**Material provided**
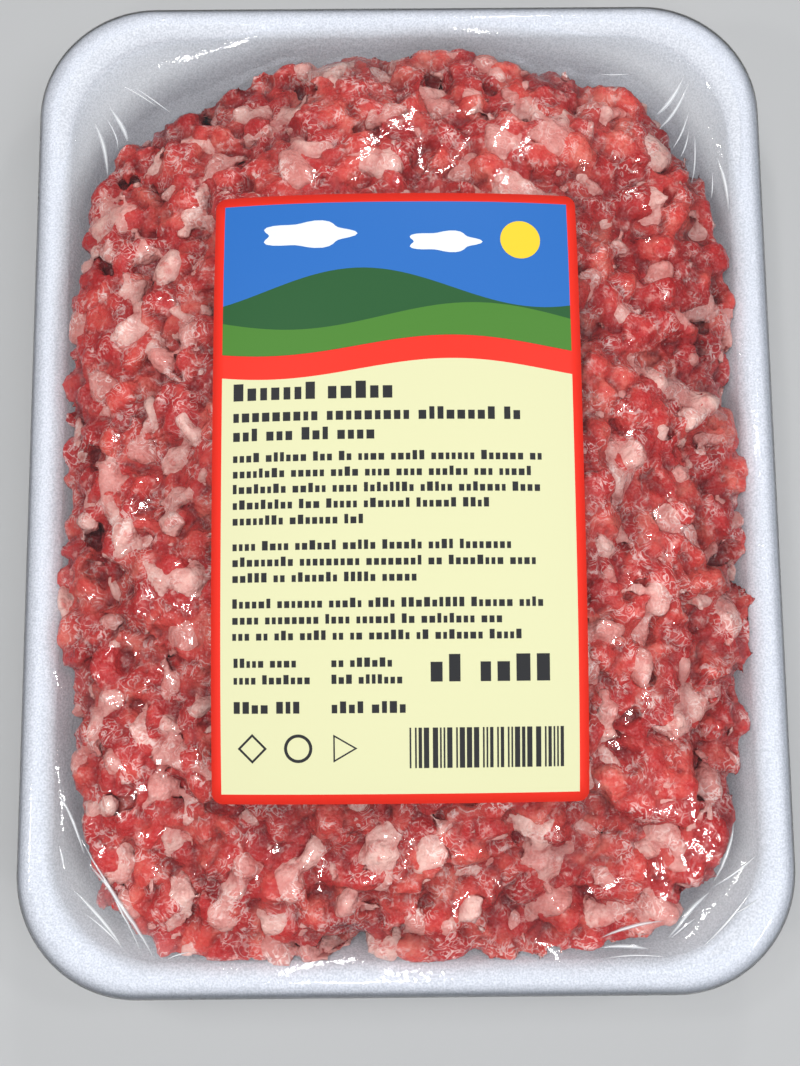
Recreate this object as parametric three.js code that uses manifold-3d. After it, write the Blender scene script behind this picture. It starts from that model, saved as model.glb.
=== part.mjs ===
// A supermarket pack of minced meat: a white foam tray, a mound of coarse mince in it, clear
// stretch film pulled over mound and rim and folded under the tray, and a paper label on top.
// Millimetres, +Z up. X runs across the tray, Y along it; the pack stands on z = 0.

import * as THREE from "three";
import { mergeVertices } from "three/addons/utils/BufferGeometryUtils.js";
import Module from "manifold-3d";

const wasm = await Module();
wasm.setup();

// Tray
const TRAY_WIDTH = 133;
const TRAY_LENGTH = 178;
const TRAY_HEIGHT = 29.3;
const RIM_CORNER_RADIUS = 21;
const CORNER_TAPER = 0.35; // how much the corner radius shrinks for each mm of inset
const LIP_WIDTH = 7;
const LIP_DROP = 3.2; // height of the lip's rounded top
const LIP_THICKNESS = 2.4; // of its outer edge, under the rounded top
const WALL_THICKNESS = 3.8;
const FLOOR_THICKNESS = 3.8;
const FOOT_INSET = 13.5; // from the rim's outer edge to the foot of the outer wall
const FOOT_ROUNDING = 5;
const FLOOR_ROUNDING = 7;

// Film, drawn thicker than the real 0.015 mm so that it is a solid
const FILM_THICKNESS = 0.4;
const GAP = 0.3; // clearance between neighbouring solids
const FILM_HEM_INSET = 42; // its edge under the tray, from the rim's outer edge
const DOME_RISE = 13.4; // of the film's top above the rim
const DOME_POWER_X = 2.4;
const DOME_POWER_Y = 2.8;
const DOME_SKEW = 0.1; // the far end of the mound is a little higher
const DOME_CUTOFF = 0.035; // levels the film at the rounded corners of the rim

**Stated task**
Look through the lines above and collect those with the word "from".

**Complete output**
Recreate this object as parametric three.js code that uses manifold-3d. After it, write the Blender scene script behind this picture. It starts from that model, saved as model.glb.
import * as THREE from "three";
import { mergeVertices } from "three/addons/utils/BufferGeometryUtils.js";
import Module from "manifold-3d";
const FOOT_INSET = 13.5; // from the rim's outer edge to the foot of the outer wall
const FILM_HEM_INSET = 42; // its edge under the tray, from the rim's outer edge